> Aim:
The lines below are to be quoted exactly, from the first through the one that contains "return VEIL_DEPTH +".

▼▼▼

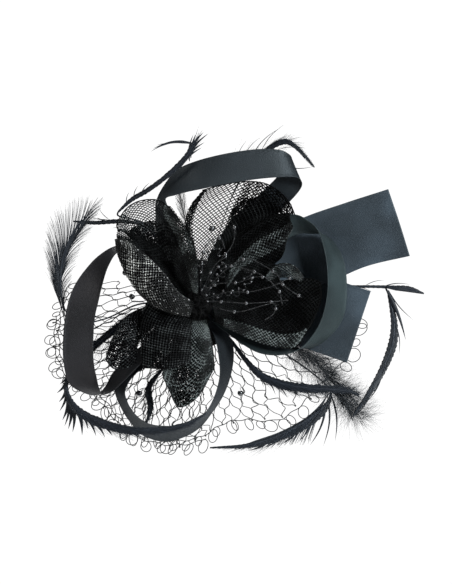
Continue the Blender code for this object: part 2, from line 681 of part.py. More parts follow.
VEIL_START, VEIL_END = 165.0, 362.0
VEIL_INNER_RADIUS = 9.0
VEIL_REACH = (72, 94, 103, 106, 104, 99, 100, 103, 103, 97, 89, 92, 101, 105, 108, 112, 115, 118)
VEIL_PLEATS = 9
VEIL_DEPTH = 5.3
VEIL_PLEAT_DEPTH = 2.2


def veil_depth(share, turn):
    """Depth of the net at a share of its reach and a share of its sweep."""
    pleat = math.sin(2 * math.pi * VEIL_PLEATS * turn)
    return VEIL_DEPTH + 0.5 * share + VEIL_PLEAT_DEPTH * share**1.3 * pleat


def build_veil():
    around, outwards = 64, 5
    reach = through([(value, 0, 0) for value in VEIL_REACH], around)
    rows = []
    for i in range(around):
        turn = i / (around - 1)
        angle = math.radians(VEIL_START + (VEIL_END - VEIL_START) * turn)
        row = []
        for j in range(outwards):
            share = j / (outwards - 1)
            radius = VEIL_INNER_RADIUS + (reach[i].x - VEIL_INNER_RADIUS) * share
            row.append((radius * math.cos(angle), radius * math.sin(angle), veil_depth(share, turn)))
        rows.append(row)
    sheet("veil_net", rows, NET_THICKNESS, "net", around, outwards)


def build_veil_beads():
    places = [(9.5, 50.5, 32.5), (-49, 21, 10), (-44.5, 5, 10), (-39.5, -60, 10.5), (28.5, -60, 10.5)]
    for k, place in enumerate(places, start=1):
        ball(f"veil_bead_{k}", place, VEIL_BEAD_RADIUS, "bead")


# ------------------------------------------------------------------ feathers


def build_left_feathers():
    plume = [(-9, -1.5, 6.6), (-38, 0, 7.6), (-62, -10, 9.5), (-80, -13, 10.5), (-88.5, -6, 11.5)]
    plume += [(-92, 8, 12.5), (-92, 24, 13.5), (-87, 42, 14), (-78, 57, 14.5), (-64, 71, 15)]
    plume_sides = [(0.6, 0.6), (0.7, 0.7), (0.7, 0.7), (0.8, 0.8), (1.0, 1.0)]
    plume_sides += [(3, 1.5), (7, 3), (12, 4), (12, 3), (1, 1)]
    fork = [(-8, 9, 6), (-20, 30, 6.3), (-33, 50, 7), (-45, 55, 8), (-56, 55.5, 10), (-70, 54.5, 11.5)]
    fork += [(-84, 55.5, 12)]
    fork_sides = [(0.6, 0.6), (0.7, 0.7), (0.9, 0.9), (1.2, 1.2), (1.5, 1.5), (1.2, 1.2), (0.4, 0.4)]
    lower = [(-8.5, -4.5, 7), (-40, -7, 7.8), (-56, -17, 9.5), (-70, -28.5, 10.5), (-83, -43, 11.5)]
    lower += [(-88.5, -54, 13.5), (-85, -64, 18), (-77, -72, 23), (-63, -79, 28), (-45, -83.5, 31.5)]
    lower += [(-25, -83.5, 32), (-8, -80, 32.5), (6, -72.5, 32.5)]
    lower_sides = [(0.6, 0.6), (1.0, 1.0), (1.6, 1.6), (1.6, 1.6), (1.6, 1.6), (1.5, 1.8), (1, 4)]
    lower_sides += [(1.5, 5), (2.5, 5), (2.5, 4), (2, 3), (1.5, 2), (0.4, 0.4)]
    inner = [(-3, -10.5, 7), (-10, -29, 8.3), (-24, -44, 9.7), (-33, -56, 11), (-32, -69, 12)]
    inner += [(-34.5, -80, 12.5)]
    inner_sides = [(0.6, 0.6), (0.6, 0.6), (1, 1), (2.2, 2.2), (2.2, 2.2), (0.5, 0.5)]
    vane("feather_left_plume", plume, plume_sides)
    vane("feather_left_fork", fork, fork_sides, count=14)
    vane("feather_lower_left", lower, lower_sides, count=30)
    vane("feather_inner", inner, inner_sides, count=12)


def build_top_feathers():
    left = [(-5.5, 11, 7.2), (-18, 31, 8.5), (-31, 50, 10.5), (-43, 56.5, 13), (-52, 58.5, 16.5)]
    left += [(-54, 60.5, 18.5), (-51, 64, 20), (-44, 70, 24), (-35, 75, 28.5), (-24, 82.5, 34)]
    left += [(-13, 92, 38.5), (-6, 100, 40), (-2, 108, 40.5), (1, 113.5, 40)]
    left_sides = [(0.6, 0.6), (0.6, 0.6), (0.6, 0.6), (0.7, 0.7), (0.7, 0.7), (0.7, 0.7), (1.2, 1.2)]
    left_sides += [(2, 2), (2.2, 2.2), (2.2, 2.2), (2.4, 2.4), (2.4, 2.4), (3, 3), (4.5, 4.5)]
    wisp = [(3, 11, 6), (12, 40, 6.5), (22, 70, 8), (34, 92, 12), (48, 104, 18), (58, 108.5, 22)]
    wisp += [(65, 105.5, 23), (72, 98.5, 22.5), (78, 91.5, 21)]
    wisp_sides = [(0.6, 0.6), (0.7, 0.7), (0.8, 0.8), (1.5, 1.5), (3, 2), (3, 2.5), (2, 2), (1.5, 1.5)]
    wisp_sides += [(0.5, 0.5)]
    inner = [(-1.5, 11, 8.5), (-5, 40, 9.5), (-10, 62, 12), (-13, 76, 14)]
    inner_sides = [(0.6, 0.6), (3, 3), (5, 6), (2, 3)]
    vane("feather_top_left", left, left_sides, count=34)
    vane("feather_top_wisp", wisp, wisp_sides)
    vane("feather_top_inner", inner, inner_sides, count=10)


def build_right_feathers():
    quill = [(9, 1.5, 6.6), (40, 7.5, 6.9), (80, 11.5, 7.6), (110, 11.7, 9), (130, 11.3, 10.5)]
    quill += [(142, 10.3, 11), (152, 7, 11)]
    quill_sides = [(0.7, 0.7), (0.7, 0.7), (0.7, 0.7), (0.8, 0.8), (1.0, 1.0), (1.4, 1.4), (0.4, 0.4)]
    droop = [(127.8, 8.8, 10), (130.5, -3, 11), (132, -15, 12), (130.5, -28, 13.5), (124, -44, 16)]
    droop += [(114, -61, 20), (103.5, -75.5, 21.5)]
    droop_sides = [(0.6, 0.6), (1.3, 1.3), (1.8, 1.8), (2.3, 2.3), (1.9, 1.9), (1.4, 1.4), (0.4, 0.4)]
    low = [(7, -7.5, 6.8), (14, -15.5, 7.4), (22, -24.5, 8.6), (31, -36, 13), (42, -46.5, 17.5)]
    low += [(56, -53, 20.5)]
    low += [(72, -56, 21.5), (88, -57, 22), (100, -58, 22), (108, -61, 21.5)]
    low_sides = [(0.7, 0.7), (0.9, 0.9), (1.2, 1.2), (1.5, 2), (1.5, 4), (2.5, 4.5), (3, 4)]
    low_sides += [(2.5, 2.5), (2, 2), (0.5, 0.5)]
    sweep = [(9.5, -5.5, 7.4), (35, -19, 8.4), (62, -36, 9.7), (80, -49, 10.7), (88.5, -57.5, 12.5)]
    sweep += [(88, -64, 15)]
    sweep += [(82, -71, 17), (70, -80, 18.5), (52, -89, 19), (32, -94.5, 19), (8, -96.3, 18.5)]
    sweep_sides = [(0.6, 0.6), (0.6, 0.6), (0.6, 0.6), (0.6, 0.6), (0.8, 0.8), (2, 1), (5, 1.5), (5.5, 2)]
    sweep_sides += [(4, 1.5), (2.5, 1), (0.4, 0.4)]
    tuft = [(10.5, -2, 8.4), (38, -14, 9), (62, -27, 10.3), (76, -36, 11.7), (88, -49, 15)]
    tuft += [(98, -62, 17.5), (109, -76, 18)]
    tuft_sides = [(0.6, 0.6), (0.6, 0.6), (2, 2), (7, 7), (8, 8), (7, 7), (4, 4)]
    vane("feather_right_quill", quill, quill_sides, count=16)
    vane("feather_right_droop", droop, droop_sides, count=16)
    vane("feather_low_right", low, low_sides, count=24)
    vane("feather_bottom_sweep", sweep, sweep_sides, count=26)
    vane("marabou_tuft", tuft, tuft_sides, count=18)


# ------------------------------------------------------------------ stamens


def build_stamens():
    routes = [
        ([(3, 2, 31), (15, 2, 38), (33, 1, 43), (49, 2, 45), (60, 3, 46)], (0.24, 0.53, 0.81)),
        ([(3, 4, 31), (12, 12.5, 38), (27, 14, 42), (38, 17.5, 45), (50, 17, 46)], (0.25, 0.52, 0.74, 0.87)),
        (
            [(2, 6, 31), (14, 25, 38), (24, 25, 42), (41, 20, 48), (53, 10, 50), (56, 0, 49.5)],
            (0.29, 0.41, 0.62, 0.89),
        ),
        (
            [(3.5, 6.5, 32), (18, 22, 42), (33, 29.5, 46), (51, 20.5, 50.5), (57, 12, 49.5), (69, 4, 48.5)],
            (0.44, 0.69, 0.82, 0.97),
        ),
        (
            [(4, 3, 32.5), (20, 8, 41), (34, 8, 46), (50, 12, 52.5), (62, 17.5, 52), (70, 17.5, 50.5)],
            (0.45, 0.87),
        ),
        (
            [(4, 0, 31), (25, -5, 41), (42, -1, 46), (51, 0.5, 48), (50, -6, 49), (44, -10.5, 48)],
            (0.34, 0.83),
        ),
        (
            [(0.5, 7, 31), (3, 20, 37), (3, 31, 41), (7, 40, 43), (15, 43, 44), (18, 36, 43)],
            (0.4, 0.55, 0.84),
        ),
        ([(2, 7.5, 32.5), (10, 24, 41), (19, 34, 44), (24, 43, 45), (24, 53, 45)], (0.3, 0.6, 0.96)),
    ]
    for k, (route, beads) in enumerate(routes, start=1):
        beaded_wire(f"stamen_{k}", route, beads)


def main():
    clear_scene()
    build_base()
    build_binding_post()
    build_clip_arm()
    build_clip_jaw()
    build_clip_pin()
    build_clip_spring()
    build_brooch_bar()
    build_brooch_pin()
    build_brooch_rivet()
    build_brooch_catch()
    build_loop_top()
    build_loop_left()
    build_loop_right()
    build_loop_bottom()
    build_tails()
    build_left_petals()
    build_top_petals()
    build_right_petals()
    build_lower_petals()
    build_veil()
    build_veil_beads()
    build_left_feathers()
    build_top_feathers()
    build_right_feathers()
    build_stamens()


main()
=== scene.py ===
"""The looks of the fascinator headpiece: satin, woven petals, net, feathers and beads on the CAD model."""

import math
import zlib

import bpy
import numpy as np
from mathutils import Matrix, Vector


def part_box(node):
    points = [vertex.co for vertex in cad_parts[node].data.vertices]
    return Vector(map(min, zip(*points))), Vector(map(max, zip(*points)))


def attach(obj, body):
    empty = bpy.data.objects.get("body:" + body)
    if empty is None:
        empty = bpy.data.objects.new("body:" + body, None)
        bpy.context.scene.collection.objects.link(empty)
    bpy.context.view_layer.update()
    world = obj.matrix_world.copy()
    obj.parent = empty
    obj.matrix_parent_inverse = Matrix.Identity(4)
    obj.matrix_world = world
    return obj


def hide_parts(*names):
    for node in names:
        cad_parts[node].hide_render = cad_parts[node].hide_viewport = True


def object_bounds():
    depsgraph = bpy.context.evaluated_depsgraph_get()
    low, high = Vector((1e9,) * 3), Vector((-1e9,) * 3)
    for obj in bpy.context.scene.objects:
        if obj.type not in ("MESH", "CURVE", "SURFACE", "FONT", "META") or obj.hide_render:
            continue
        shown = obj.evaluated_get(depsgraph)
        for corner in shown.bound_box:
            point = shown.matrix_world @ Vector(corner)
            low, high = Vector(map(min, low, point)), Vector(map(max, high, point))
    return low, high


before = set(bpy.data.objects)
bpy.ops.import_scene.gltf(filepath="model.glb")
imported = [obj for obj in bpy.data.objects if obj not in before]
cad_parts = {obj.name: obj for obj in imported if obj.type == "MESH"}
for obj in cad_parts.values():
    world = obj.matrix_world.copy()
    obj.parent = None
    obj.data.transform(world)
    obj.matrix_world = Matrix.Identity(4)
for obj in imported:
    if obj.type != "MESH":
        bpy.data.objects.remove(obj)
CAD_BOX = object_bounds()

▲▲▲

> Response for this exercise:
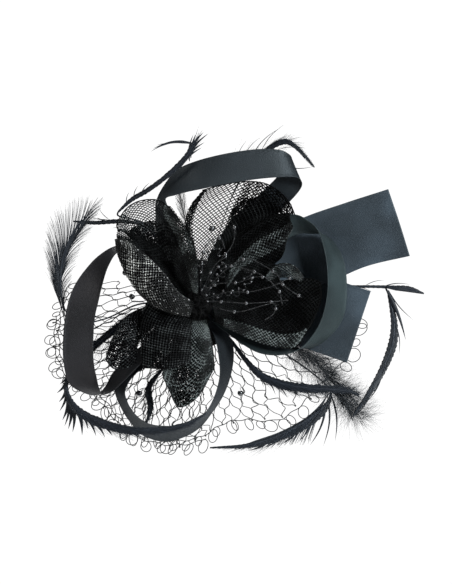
Continue the Blender code for this object: part 2, from line 681 of part.py. More parts follow.
VEIL_START, VEIL_END = 165.0, 362.0
VEIL_INNER_RADIUS = 9.0
VEIL_REACH = (72, 94, 103, 106, 104, 99, 100, 103, 103, 97, 89, 92, 101, 105, 108, 112, 115, 118)
VEIL_PLEATS = 9
VEIL_DEPTH = 5.3
VEIL_PLEAT_DEPTH = 2.2


def veil_depth(share, turn):
    """Depth of the net at a share of its reach and a share of its sweep."""
    pleat = math.sin(2 * math.pi * VEIL_PLEATS * turn)
    return VEIL_DEPTH + 0.5 * share + VEIL_PLEAT_DEPTH * share**1.3 * pleat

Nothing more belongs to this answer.